Imagine we could adopt this practice in our own investing life? What if you could pick 5 stocks and if four went down and only one went up, you could pretend all your losers didn’t happen? And then tell your friends that you are the hottest stock picker since Warren Buffett.

In addition, the lackluster performance of these four- and five-star supernovas (dying stars) is well researched in a
Wall Street Journal
article entitled “Investors Caught with Stars in Their Eyes.” A study was done in which the researchers went back to 1999 and studied the ten-year
subsequent
performance of those who bought five-star funds. Their findings? “Of the 248 mutual stock funds with five-star ratings at the start of the period, just four still kept that rank after 10 years.”

How many times have you picked a shooting star only to watch it burn out? We all have at some point. And here we see that it’s because we had less than 2% odds that the shooting star wouldn’t fizzle into darkness. We all want the guy with the hot hand, but history tells us that it’s the hot hand that will inevitably turn cold. Isn’t that why Vegas always wins!?

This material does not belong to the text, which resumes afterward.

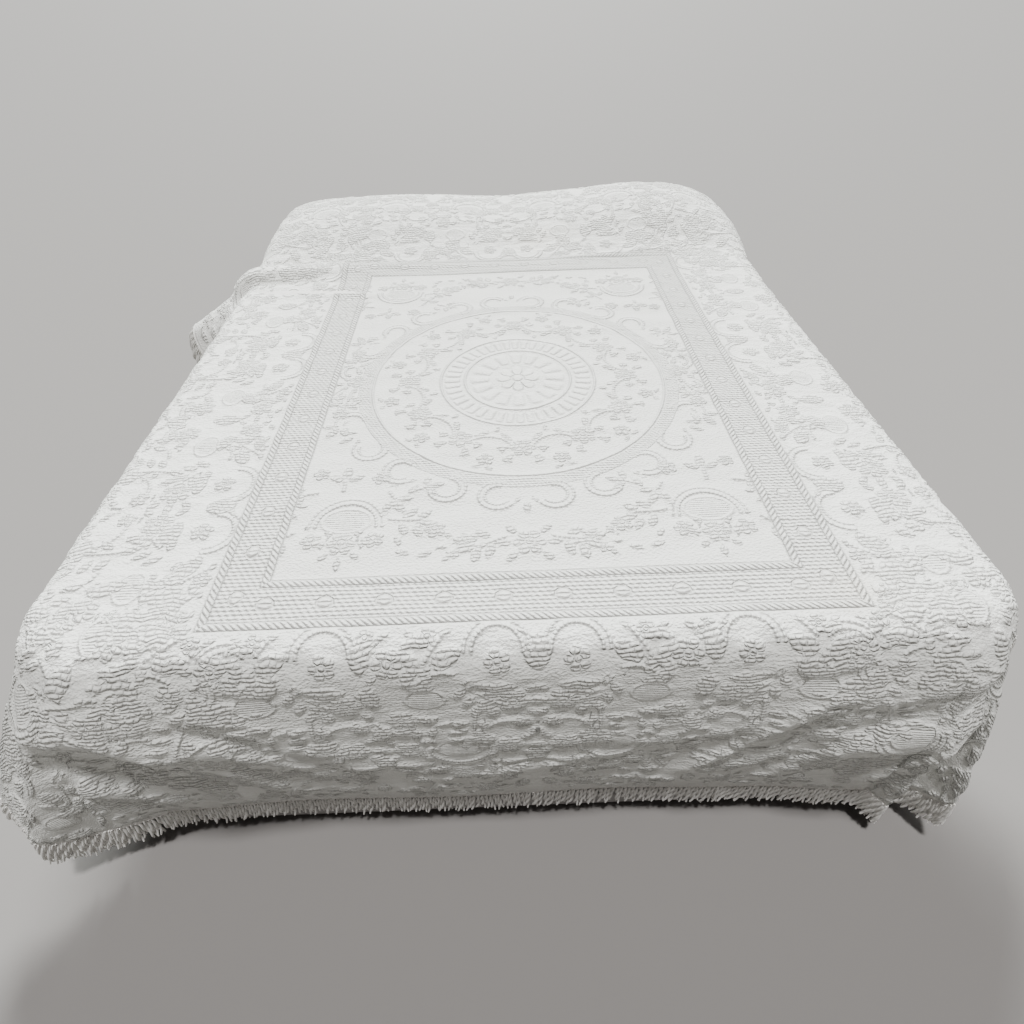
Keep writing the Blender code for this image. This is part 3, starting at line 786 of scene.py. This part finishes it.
# How dark the painted shade in the weave's hollows gets: in the frame, in the figures and in the ground,
# and the ground's level below which it starts
FRAME_PAINTED_SHADE = 0.50
FIGURE_PAINTED_SHADE = 0.5
GROUND_PAINTED_SHADE = 0.35
GROUND_SHADE_LEVEL = 0.62
# Faint yellowed places: u, v, half width, half length
AGED_PLACES = ((0.50, -0.66, 0.07, 0.05), (0.12, 0.80, 0.10, 0.06))
AGED_SHARE = 0.45
THREAD = 0.0021
THREAD_HEIGHT = 0.00022


class Signal:
    """A value in a shader. Sums and comparisons with other signals or numbers add math nodes."""

    def __init__(self, socket):
        self.socket = socket

    def into(self, entry):
        """Feeds a node's input."""
        self.socket.id_data.links.new(self.socket, entry)

    def __add__(self, other):
        return maths("ADD", self, other)

    def __radd__(self, other):
        return maths("ADD", other, self)

    def __sub__(self, other):
        return maths("SUBTRACT", self, other)

    def __rsub__(self, other):
        return maths("SUBTRACT", other, self)

    def __mul__(self, other):
        return maths("MULTIPLY", self, other)

    def __truediv__(self, other):
        return maths("DIVIDE", self, other)

    def __lt__(self, other):
        return maths("LESS_THAN", self, other)

    def __gt__(self, other):
        return maths("GREATER_THAN", self, other)

    def __abs__(self):
        return maths("ABSOLUTE", self)


def maths(operation, *values):
    """Adds a math node over signals and numbers, at least one of them a signal."""
    tree = next(value.socket.id_data for value in values if isinstance(value, Signal))
    node = tree.nodes.new("ShaderNodeMath")
    node.operation = operation
    for entry, value in zip(node.inputs, values):
        if isinstance(value, Signal):
            value.into(entry)
        else:
            entry.default_value = value
    return Signal(node.outputs[0])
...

An “insider” knows that chasing the highflyer is chasing the wind. But it’s human nature to chase performance. It’s almost irresistible. Yet the “herd” mentality quite literally results in financial destruction for millions of families, and I know that if you are reading this book, you are not willing to fall victim any longer. You’re becoming an insider now! And what other cool strategies do “insiders” use? Let’s find out.

UPSIDE WITH PROTECTION

In the past 100 years, the market was up approximately 70% of the time. But that leaves 30% of the time that the market was down. So while investing in the indexes is a great solution for a portion of your money,
it shouldn’t be for all of your money.
Markets are volatile at times so it only makes sense that you will want to protect a portion of your portfolio if or when the markets take another big dive. Heck, there have been two 50% hits since 2000.